Last week I started to look at the new seed enterprise investment scheme.

The basic tax rules in relation to this new scheme, scheduled to be available from April 6 this year to, initially, 5 April 2017, are as follows:

  • The maximum total individual investment in the Seis will be £100,000 per tax year. In contrast, the plain vanilla enterprise investment scheme (EIS) has a limit of £1,000,000 from 2012/13 (£500,000 currently), although it offers only 30 per cent income tax relief rather than the Seis’s 50 per cent relief.
  • An eligible Seis company must:

- be no more than two years old;

- have 25 or fewer full-time equivalent employees;

- have gross assets of not more than £200,000; and

- may raise no more than £150,000 in total (not per tax year).

  • An exemption from capital gains tax will be available for 2012/13 for individuals who realise gains in 2012/13 that are reinvested, wholly or in part, in a Seis. For an EIS, the capital gains tax relief is a deferral of the gain reinvested, not an outright exemption. However, there is no limit on the amount of gain that can be deferred. If income tax relief is not claimed, there is also no limit to the percentage shareholding that may be acquired in an EIS company (it could be 100 per cent), whereas the Seis share-holding ceiling is 30 per cent.

I am grateful to our Techlink Professional editorial team for the next part of this article giving more detail on the Seis and comparing it with the VCT/EIS investments.

The limits applied to the Seis are such that investments are likely to be made at the business angel’s end of the venture capital market rather than in the retail area occupied by venture capital trusts and some EIS. The Treasury acknowledges this in its estimates of the tax cost of the EIS.

Even during the scheme’s first year, when relief poten-tially at up to 78 per cent (50% + 28%) is available, the cost is estimated to be only £50m.

That implies total investment of between £64m and £100m, with the figure probably at the lower end.

For comparison, VCTs raised about £350m in 2010/11. The latest HM Revenue & Customs data for the EIS show that around £500m was raised in 2008/09.

From 2012/13 the Finance Bill 2012 will also be intro-ducing new rules for VCTs and EISs which were originally announced in the 2011 Budget. The main changes are:

  • a relaxation on the definition of shares which may qualify for EIS relief to include certain shares with preferential rights;
  • the removal of the current £1m limit for VCT investment for companies not in partnership;
  • an increase in the individual subscription limit for the EIS to £1,000,000 per tax year;
  • an increase in the size of companies for VCT and EIS investment (subject to EU state aid approval):
  • the maximum number of full-time employees will increase from 49 to 249;
  • the maximum amount of gross assets held by the company before/after investment will rise from £7m/£8m to £15m/£16m; and
  • the maximum a company can raise each year from all tax-relieved venture capital schemes will increase from £2m to £10m.

As a quick guide, the pros and cons of each scheme in 2012/13 is given in the table below.

On the negative side, there will be a new disqualifying purpose test for VCTs and EISs.
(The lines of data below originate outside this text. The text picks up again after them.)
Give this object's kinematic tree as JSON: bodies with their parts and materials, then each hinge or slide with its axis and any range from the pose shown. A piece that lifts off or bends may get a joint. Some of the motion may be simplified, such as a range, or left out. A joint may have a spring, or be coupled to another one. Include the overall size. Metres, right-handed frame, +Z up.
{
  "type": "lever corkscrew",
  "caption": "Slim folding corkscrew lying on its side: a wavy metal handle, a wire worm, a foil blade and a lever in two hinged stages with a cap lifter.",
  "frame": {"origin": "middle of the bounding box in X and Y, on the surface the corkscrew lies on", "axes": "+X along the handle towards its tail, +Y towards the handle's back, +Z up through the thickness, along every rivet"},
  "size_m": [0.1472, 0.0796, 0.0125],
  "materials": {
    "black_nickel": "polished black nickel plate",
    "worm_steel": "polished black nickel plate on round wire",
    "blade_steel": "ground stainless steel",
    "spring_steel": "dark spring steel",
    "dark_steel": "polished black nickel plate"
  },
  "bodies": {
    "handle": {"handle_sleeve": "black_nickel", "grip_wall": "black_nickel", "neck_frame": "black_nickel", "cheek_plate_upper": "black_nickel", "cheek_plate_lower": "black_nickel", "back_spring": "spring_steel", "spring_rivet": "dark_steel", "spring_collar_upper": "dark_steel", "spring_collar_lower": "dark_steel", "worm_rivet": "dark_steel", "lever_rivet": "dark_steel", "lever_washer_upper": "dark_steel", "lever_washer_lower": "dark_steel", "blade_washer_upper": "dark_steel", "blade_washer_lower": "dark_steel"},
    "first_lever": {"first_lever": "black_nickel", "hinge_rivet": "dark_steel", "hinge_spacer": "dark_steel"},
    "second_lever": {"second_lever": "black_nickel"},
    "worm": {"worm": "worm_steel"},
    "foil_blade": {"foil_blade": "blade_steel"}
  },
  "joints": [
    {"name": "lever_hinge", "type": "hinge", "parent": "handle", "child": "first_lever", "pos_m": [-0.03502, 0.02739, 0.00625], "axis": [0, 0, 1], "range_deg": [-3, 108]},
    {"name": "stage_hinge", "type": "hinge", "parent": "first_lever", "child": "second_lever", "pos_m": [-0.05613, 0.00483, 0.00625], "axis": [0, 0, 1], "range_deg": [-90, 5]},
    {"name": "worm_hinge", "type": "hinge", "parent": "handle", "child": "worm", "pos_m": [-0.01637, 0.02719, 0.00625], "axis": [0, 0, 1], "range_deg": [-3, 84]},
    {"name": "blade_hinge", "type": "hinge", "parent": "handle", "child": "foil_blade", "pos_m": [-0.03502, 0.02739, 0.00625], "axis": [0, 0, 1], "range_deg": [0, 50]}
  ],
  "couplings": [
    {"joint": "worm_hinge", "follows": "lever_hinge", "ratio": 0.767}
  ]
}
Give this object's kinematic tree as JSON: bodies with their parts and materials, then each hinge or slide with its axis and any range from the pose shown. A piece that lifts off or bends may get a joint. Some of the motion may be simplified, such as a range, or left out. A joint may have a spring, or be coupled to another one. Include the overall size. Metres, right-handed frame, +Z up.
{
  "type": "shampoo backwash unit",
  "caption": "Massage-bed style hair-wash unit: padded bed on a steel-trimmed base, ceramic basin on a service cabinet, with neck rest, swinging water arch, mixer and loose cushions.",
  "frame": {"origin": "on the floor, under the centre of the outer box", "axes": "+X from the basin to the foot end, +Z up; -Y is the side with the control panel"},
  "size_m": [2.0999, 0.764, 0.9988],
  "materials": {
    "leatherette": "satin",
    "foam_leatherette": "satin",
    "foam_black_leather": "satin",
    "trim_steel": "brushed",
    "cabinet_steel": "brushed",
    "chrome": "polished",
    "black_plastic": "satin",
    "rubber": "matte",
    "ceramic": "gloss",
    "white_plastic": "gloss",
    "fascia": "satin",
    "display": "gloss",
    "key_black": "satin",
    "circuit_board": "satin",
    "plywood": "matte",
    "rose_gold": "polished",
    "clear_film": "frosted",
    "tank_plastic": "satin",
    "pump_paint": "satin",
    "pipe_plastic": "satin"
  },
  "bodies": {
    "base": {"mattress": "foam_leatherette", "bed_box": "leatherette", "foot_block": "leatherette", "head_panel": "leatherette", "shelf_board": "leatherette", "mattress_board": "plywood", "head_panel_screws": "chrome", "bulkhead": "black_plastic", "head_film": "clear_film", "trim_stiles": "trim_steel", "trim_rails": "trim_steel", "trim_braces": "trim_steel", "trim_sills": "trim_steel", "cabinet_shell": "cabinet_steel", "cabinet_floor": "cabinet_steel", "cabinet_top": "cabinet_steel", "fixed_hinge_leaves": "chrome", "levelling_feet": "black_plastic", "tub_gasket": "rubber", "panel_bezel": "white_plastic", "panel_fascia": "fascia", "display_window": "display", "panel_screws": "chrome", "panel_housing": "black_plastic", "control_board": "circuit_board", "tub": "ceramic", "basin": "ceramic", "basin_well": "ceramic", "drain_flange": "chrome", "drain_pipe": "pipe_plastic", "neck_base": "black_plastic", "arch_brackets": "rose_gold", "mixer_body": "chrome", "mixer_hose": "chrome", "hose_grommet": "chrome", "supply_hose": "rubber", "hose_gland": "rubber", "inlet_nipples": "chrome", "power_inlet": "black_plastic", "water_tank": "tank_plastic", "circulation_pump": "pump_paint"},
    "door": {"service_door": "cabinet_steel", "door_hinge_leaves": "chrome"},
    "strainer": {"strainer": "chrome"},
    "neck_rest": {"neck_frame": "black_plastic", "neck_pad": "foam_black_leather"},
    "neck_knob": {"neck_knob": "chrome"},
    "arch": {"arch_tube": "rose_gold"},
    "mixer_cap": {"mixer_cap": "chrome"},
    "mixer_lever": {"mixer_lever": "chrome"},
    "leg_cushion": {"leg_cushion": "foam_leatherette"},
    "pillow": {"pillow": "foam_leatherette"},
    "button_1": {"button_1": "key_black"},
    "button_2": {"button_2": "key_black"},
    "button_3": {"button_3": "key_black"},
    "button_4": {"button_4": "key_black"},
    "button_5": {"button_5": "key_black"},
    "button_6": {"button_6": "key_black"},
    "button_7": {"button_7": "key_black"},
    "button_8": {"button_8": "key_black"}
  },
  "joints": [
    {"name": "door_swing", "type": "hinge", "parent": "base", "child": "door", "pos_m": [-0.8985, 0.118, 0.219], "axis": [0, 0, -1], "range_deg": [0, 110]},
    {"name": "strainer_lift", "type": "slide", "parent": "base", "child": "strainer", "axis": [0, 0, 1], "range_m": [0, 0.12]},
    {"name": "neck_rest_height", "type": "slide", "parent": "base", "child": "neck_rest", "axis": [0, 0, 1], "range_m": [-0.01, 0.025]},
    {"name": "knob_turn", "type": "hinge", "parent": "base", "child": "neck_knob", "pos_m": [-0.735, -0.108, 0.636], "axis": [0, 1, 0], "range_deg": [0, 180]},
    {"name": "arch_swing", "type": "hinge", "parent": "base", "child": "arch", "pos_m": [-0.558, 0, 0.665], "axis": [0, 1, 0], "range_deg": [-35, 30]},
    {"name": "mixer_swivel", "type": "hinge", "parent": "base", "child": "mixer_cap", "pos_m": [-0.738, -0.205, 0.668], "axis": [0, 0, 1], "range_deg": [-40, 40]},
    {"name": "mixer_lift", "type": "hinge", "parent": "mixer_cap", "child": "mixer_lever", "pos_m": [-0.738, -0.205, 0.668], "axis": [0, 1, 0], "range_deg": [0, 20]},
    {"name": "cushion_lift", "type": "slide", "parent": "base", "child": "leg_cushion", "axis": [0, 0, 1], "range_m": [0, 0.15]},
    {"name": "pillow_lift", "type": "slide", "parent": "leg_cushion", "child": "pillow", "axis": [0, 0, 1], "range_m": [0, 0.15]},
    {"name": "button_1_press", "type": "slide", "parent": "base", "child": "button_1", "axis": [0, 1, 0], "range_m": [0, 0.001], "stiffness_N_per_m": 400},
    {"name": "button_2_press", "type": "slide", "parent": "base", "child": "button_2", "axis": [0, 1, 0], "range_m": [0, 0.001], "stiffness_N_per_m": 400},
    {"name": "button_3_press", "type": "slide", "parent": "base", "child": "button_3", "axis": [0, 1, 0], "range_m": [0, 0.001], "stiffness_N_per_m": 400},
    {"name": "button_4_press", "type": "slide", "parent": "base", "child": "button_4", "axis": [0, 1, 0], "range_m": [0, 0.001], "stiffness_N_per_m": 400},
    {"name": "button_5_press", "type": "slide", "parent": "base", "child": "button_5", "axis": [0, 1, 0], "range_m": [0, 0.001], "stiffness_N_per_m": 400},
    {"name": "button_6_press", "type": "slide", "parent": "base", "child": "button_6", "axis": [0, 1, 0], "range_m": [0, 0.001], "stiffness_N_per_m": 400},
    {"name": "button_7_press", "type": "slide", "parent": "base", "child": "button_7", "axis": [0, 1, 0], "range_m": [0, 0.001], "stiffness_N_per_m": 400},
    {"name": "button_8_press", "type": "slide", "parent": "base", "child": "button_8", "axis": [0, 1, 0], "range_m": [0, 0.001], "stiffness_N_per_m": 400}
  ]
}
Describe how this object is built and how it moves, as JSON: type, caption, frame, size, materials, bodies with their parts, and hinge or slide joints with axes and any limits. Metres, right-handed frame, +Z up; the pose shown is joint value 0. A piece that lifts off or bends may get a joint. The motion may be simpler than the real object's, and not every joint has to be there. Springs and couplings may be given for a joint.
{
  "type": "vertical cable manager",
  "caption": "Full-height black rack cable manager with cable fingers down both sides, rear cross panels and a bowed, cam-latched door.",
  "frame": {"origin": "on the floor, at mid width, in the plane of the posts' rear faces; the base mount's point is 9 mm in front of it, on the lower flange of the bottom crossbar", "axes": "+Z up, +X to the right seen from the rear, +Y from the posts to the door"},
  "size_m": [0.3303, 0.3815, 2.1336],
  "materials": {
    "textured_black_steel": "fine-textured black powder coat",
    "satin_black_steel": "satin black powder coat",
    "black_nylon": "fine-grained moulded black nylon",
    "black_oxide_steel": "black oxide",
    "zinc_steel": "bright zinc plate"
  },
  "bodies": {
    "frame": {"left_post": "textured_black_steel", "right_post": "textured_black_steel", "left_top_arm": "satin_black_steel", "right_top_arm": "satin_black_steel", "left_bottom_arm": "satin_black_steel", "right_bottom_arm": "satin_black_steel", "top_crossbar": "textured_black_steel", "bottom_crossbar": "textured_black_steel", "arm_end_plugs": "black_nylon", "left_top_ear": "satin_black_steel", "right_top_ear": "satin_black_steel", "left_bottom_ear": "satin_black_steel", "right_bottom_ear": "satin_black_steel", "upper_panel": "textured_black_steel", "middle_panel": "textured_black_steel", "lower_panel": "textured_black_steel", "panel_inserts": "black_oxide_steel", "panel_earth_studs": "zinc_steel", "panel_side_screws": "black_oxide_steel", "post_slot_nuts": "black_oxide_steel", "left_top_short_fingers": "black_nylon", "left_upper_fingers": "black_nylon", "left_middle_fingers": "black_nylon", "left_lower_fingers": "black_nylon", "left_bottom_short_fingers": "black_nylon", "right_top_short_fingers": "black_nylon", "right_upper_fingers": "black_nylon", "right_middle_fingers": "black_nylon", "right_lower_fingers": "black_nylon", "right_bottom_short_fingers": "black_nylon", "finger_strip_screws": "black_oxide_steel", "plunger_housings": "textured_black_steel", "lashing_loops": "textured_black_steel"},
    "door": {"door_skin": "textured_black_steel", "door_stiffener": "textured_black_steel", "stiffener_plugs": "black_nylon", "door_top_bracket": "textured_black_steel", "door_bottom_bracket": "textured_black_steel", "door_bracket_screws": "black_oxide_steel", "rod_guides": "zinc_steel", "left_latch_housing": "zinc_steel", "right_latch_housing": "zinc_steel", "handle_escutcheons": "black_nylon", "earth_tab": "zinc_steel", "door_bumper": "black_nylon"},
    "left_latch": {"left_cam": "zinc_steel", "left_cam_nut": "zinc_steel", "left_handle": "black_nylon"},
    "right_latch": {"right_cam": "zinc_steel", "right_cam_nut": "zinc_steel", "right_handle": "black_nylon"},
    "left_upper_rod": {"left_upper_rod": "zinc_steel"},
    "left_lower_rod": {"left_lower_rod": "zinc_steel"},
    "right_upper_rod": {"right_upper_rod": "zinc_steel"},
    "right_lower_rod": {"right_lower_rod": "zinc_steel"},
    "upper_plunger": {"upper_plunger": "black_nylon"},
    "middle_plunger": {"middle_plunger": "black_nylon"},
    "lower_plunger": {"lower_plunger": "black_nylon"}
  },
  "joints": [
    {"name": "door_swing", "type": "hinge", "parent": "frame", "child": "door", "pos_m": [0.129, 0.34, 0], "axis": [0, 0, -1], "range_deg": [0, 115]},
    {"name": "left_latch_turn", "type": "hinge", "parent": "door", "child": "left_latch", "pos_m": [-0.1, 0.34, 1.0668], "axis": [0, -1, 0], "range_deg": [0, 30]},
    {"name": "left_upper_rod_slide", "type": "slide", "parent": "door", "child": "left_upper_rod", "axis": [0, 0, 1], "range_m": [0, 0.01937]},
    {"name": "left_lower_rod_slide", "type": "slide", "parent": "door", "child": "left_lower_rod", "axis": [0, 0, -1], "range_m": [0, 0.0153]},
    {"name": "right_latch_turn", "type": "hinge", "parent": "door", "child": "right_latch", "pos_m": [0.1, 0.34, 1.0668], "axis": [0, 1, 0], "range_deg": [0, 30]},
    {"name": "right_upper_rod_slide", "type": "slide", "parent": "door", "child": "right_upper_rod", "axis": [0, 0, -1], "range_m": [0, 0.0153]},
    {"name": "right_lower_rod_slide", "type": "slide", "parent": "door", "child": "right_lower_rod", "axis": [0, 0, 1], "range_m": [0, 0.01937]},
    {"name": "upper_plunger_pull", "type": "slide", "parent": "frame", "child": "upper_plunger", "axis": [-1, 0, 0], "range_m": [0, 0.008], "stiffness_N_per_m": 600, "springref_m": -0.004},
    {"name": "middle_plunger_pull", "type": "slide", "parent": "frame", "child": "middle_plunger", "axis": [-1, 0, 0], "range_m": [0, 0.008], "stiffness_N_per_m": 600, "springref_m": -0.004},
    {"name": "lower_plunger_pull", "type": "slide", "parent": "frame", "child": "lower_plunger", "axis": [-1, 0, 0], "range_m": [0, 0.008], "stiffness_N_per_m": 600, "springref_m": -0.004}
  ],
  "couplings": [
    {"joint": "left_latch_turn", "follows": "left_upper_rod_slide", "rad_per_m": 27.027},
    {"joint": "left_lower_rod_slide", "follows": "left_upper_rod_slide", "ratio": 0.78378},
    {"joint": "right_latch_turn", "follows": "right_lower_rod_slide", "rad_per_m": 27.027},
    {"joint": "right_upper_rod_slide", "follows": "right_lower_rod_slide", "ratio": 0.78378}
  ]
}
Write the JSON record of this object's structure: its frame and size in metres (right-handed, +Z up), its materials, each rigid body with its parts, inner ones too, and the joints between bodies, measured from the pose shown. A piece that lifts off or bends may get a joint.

HMRC says the test will disqualify shares which “are issued subject to arrange-ments whose main purpose is to generate access to the reliefs in circumstances where either the benefit of the investment is passed to another party to the arrangements, or the business activities would otherwise be carried on by another party”.

This measure is primarily aimed at limited-life arrangements, which have been a popular breed of VCT.

It is worth repeating that anyone considering investment in the Seis needs to be aware that there are very sound reasons why the Treasury is prepared to grant such a high level of tax relief.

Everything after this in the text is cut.